I am reluctant to run the engine again until I can be sure!

Cheers

Peter


----------



## Argee

Did the oil level come back up after sitting? If the oil is gone I would check for a serious leak. Kohler has a near two quart capacity in the crankcase...if you were burning oil it would have smoked pretty bad in the 30 minutes that you used it. The clicking noise and heat you noticed are indicators of lack of lubicant. Hopefully you caught it in time.


----------



## TooMuchFS

The oil level did come back when it cooled and sdat for a while. There was no noticable smoking before hand. I will top up the oil today and check air filters/fins and the fan etc. as well to see if there is another issue.
Thanks for help.


----------



## stickerpicker

If you suspect a heat problem remove the shroud and check for air flow obstruction.


----------



## TooMuchFS

Thanks to all. A through inspection didn't reval any airflow issues. I topped the oil levels up to be safe and ran the engine without issue for over an hour. The heat that was concerning me appears to be where the exhaust vents (next to the front right wheel). As for the clicking noise - no solution but it isn't alarming - just faintly present. I am thinking maybe there is a small hole in the exhaust.


----------



## stickerpicker

Being you've used your tractor for several years the ticking sound may be a valve that needs adjustment.


----------



## shaman4901

*did you solve the problem?*

The Kohler Courage engine seems to have a reliability problem, and what you describe is something that has been addressed in many sites. Did you find leaks around the head gasket? Seems they have a proclivity for warping valves.....a visit to youtube will give you some great videos of problems encountered with these engines. Seems like they need to be run at full throttle and with non ethanol gas. That is what I picked up. in my journey. If it is not too late you may be able to get repaired with out having to scavenge for a used engine somewhere. They want a good penny to replace them if you buy a new replacement. By the way, if you have a hydro trannie, and it happens to be a tuff torq 46, which seems to be a standard for use with Kohler Courages, there is are excellent threads and sites to tell you ow to service it yourself without having to pay an arm and a leg to get another one. That what these forums do, help us get a pool of info together to make knowledgeable choices and decisions. By the way, the service people at tuff torq are great to deal with. Kohler----hmmm.


----------



## RC Wells

I agree with Shaman4901. The Kohler engines are now duds and the company is unresponsive.

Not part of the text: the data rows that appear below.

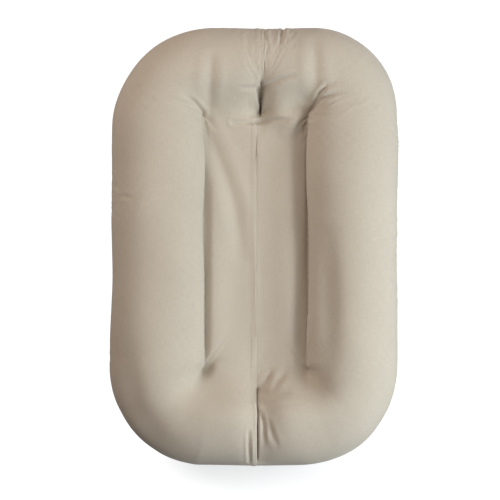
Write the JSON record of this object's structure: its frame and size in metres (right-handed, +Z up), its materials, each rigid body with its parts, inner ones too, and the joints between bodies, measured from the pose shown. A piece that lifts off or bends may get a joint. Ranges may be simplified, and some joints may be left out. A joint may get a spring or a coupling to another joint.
{
  "type": "infant lounger",
  "caption": "Ring-shaped stuffed bolster round a shallow fabric sling for a lying baby, in a removable cotton cover with a concealed zip underneath.",
  "frame": {"origin": "on the floor under the middle of the lounger", "axes": "+Y along the length towards the head end, +Z up, +X to the right seen from above with the head end away"},
  "size_m": [0.486, 0.737, 0.115],
  "materials": {
    "cover_cotton": "plain woven cotton, matt",
    "casing_cotton": "unbleached lining cotton",
    "sling_cotton": "unbleached canvas",
    "fibre_fill": "loose hollow fibre",
    "zip_tape": "woven tape",
    "zip_coil": "moulded nylon",
    "zip_metal": "dull nickel plate",
    "label_cloth": "satin ribbon, blank"
  },
  "bodies": {
    "cushion": {"fill_ring": "fibre_fill", "ring_casing_top": "casing_cotton", "ring_casing_bottom": "casing_cotton", "sling_panel": "sling_cotton", "cover_top_left": "cover_cotton", "cover_top_right": "cover_cotton", "cover_bottom_left": "cover_cotton", "cover_bottom_right": "cover_cotton", "zip_tape_left": "zip_tape", "zip_tape_right": "zip_tape", "zip_coil_left": "zip_coil", "zip_coil_right": "zip_coil", "zip_foot_stop": "zip_metal", "zip_head_stop_left": "zip_metal", "zip_head_stop_right": "zip_metal", "care_label": "label_cloth"},
    "slider": {"zip_slider": "zip_metal"},
    "pull": {"zip_pull": "zip_metal"}
  },
  "joints": [
    {"name": "zip_slide", "type": "slide", "parent": "cushion", "child": "slider", "axis": [0, -1, 0], "range_m": [0, 0.361]},
    {"name": "pull_hinge", "type": "hinge", "parent": "slider", "child": "pull", "pos_m": [0, 0.17969, 0.01135], "axis": [1, 0, 0], "range_deg": [-27, 153]}
  ]
}
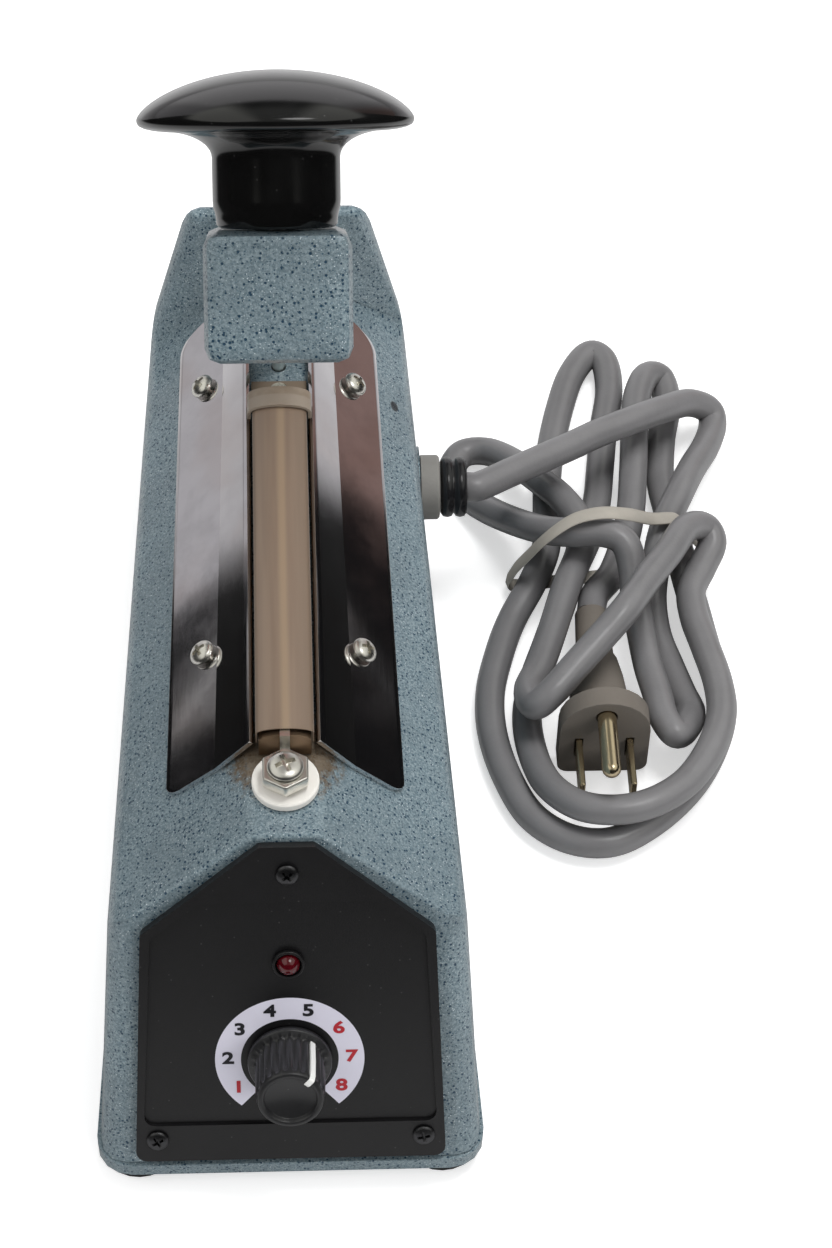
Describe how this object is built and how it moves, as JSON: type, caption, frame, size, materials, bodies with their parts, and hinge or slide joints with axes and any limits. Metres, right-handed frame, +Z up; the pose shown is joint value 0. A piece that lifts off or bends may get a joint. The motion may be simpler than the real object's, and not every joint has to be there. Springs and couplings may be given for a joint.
{
  "type": "impulse sealer",
  "caption": "Hand impulse bag sealer: a lever arm with a round knob presses a padded strip on a heated jaw, with a timer dial, a lamp and a mains cord.",
  "frame": {"origin": "on the counter under the middle of the sealer's box, timer knob included and cord left out", "axes": "+Z up, +Y towards the hinge at the rear, -Y towards the control panel, +X towards the cord outlet"},
  "size_m": [0.1649, 0.2645, 0.2515],
  "materials": {
    "hammer_paint": "blue-grey hammer-finish enamel over die-cast aluminium",
    "chrome": "polished chrome plate",
    "nickel": "nickel plate",
    "steel": "zinc-plated steel",
    "brass": "bare brass",
    "bronze": "brown lacquered strip",
    "copper": "enamelled copper wire",
    "aluminium": "plain aluminium",
    "black_gloss": "glossy black",
    "panel_black": "satin black",
    "rubber": "black rubber",
    "silicone": "red silicone rubber",
    "ptfe_cloth": "tan PTFE-coated glass cloth",
    "white_insulator": "white insulating resin",
    "red_lens": "red lens",
    "board_green": "green circuit board",
    "cord_grey": "grey PVC",
    "gland_grey": "warm grey nylon",
    "tie_grey": "beige grey plastic"
  },
  "bodies": {
    "housing": {"base_plate": "hammer_paint", "body_casting": "hammer_paint", "circuit_board": "board_green", "control_panel": "panel_black", "cord_gland": "gland_grey", "cord_hank": "cord_grey", "cord_lead": "cord_grey", "cord_tail": "cord_grey", "cord_tie": "tie_grey", "foot_front_left": "rubber", "foot_front_right": "rubber", "foot_rear_left": "rubber", "foot_rear_right": "rubber", "foot_screw_front_left": "steel", "foot_screw_front_right": "steel", "foot_screw_rear_left": "steel", "foot_screw_rear_right": "steel", "gland_ring": "black_gloss", "heating_element": "nickel", "hinge_pin": "steel", "indicator_lamp": "red_lens", "jaw_bar": "brass", "lamp_bezel": "panel_black", "microswitch": "panel_black", "panel_screw_left": "steel", "panel_screw_right": "steel", "panel_screw_top": "steel", "plate_screw_front_left": "nickel", "plate_screw_front_right": "nickel", "plate_screw_rear_left": "nickel", "plate_screw_rear_right": "nickel", "plug_blade_left": "brass", "plug_blade_right": "brass", "plug_body": "cord_grey", "plug_ground_pin": "brass", "potentiometer": "steel", "ptfe_cover": "ptfe_cloth", "rear_clamp": "chrome", "rear_insulator": "bronze", "rear_terminal_screw": "nickel", "relay": "panel_black", "return_spring": "steel", "side_plate_left": "chrome", "side_plate_right": "chrome", "terminal_nut": "nickel", "terminal_screw": "nickel", "terminal_washer": "white_insulator", "transformer_coil": "copper", "transformer_core": "steel", "transformer_strap": "aluminium"},
    "arm": {"lever_arm": "hammer_paint", "pad_holder": "aluminium", "holder_screw_front": "steel", "holder_screw_rear": "steel", "silicone_pad": "silicone", "handle_knob": "black_gloss", "knob_bolt": "steel"},
    "timer": {"timer_knob": "black_gloss", "potentiometer_shaft": "aluminium"},
    "rod": {"push_rod": "nickel"}
  },
  "joints": [
    {"name": "arm_hinge", "type": "hinge", "parent": "housing", "child": "arm", "pos_m": [0, 0.09468, 0.0918], "axis": [1, 0, 0], "range_deg": [0, 34.6], "stiffness_Nm_per_rad": 1.2, "springref_deg": -37.24, "deforming": ["return_spring"]},
    {"name": "timer_turn", "type": "hinge", "parent": "housing", "child": "timer", "pos_m": [0, -0.10987, 0.0353], "axis": [0, -0.9278, 0.373], "range_deg": [-94, 176]},
    {"name": "rod_press", "type": "slide", "parent": "housing", "child": "rod", "axis": [0, 0, 1], "range_m": [-0.0018, 0]}
  ],
  "couplings": [
    {"joint": "rod_press", "follows": "arm_hinge", "m_per_rad": -0.00298}
  ]
}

If you can find a mechanic willing to tackle the engine, it will likely need a new piston and rings, and head and gasket on one side, then have the carburetor reworked to allow it to run rich enough to avoid over heating and collapsing a piston from pre-ignition during heavy loads.


----------



## Country Boy

A tapping noise while the engine is running is most likely a valve that needs adjustment. They are supposed to be readjusted after a certain amount of run time. Your manual may show the interval, or you can look up the service manual at www.kohlerplus.com (click "Enter as Guest"). We've sold a lot of the Courage series engines at work as Ariens uses them quite a bit, and while they do have more issues than the Command series, they have been pretty reliable for us. I've only had two out of over a hundred that had serious issues, and both were covered by warranty well out of the regular warranty period. You shouldn't be dealing with Kohler on warranty issues, you should be dealing with the distributor for your area through your local dealer. I have to send all the info to our Central Distributor and they decide wether or not to cover something outside of the warranty period. We've had a great experience with Kohler engines, though I will admit that they aren't as good as they used to (though the same can be said for all brands in my experience). The Courage series is considered a homeowner engine, whereas the Command series is the Commercial engine. Just like Briggs has the Intek and Vanguard. More and more of the small engines are being built in China and other third world countries, so expect quality to decline across the board as time goes on. People simply don't want to spend the money for quality anymore and the companies have changed to meet that demand for cheap products.


----------